§ **Source excerpt**:
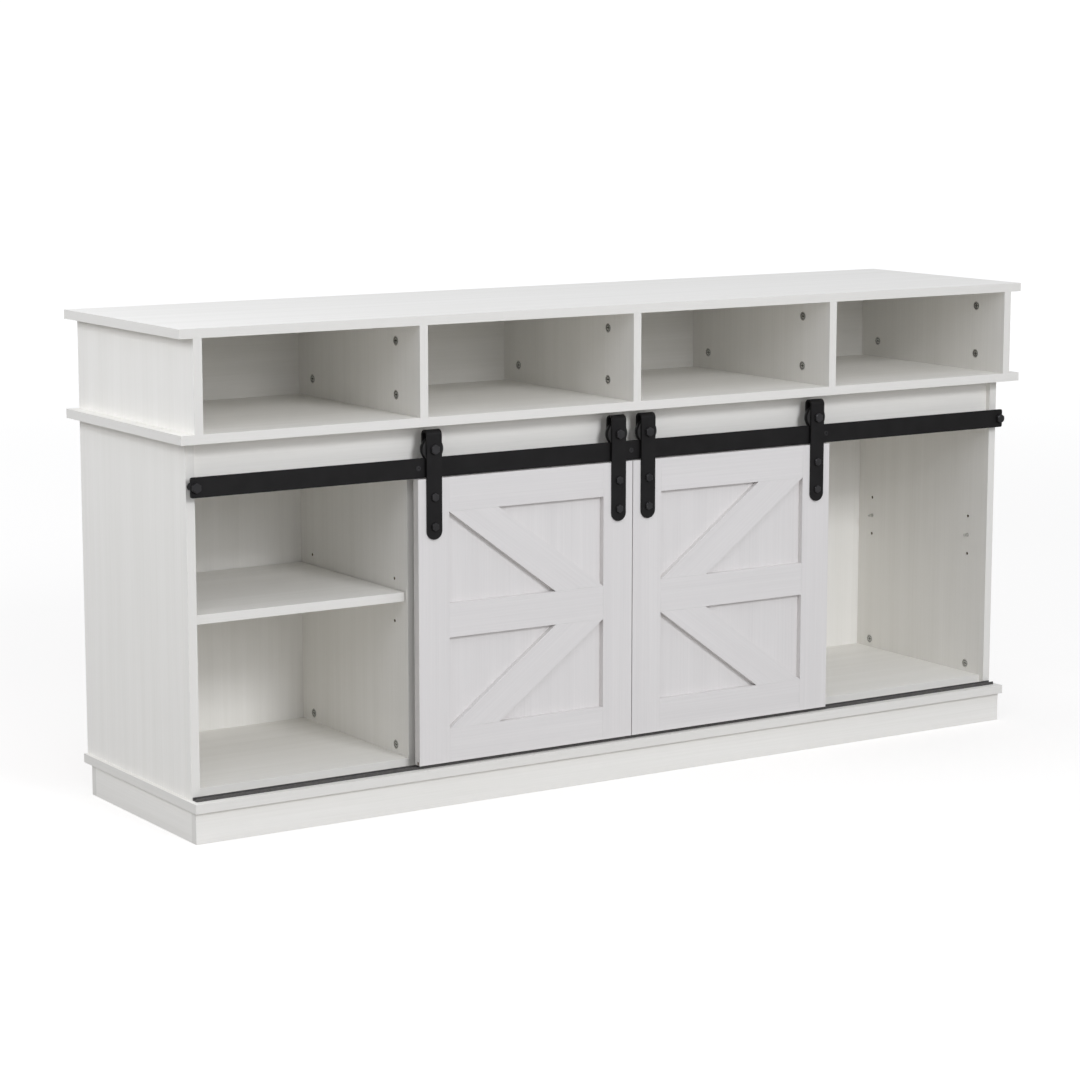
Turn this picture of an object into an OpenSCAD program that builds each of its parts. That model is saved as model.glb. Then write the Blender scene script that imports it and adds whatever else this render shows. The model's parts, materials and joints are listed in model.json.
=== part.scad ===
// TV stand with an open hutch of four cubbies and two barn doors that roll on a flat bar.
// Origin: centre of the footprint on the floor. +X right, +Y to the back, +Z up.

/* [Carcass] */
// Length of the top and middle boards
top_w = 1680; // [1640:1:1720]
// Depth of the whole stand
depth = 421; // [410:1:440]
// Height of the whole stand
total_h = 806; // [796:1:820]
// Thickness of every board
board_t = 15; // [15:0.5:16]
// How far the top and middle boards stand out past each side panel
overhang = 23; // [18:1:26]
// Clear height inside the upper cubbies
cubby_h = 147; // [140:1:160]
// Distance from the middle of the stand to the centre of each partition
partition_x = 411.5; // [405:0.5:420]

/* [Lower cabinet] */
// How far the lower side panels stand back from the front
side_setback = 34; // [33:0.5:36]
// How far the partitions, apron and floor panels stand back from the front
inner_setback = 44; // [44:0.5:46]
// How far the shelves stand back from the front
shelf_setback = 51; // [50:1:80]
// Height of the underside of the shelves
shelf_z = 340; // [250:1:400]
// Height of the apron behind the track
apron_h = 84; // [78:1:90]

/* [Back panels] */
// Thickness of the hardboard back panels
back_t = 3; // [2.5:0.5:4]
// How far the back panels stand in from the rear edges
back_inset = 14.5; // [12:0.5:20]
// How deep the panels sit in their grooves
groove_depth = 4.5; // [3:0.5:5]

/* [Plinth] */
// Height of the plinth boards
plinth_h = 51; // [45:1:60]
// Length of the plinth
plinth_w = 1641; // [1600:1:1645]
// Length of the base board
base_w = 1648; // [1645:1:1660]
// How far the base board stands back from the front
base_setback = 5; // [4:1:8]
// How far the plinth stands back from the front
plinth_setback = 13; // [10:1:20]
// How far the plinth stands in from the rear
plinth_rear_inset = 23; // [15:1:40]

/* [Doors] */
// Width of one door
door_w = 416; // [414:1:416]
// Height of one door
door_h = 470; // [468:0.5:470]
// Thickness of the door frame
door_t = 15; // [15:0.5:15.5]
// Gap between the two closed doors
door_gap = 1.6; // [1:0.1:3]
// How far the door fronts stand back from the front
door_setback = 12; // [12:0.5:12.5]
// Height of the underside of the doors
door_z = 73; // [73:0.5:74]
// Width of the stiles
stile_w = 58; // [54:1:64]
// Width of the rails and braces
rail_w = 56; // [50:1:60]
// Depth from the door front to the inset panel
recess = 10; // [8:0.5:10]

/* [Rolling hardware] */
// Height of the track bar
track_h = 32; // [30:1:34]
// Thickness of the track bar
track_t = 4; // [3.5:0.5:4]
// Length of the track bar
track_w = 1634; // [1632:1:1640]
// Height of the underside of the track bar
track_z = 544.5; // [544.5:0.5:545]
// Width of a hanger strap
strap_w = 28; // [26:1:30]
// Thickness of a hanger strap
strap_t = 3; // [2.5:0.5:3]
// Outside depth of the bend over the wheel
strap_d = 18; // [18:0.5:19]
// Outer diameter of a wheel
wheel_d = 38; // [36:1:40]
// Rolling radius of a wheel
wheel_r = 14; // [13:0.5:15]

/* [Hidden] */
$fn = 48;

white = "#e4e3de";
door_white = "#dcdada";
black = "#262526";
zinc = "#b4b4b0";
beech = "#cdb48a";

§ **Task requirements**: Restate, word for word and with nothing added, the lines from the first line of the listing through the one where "back, +Z up." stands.

§ **Answer to the exercise**:
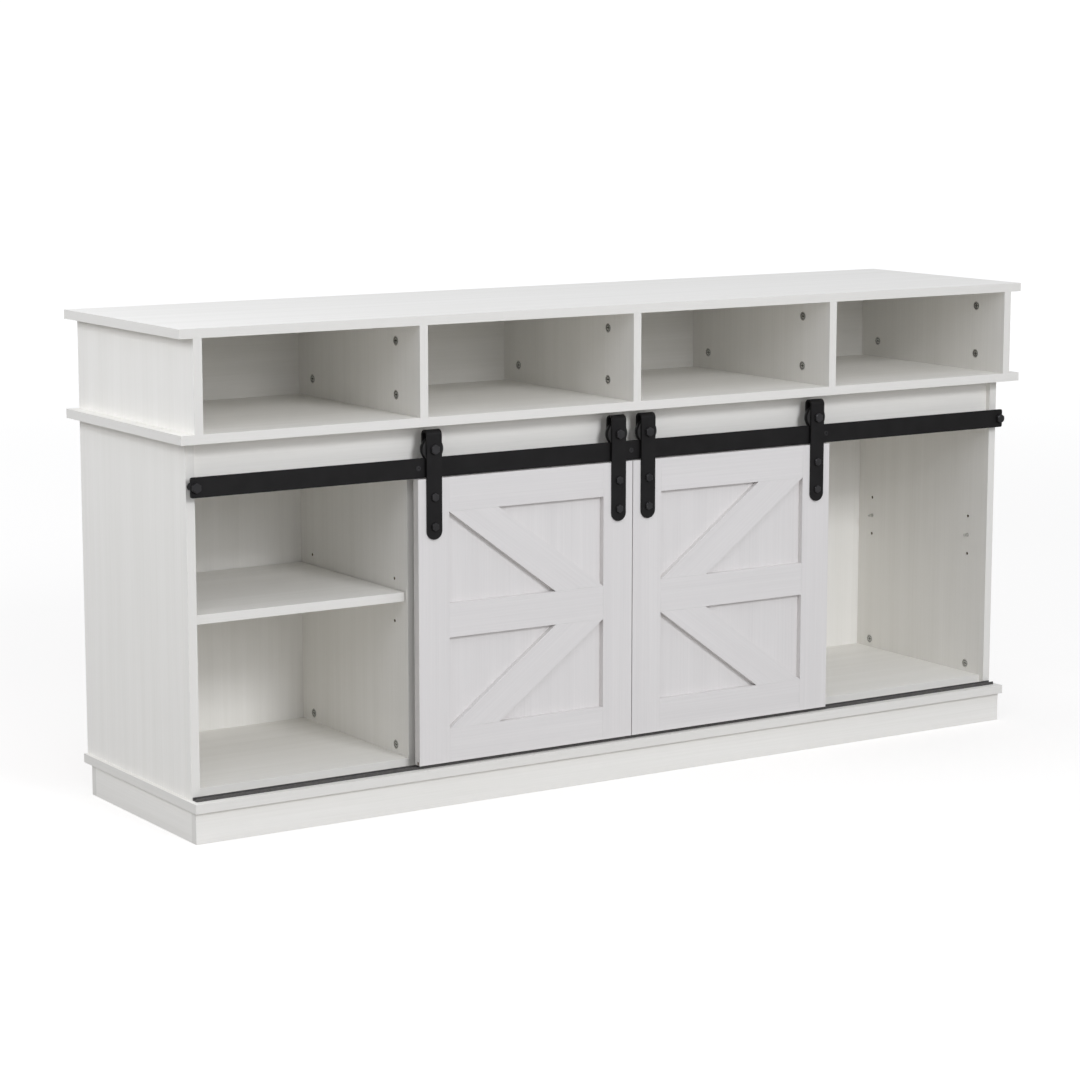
Turn this picture of an object into an OpenSCAD program that builds each of its parts. That model is saved as model.glb. Then write the Blender scene script that imports it and adds whatever else this render shows. The model's parts, materials and joints are listed in model.json.
=== part.scad ===
// TV stand with an open hutch of four cubbies and two barn doors that roll on a flat bar.
// Origin: centre of the footprint on the floor. +X right, +Y to the back, +Z up.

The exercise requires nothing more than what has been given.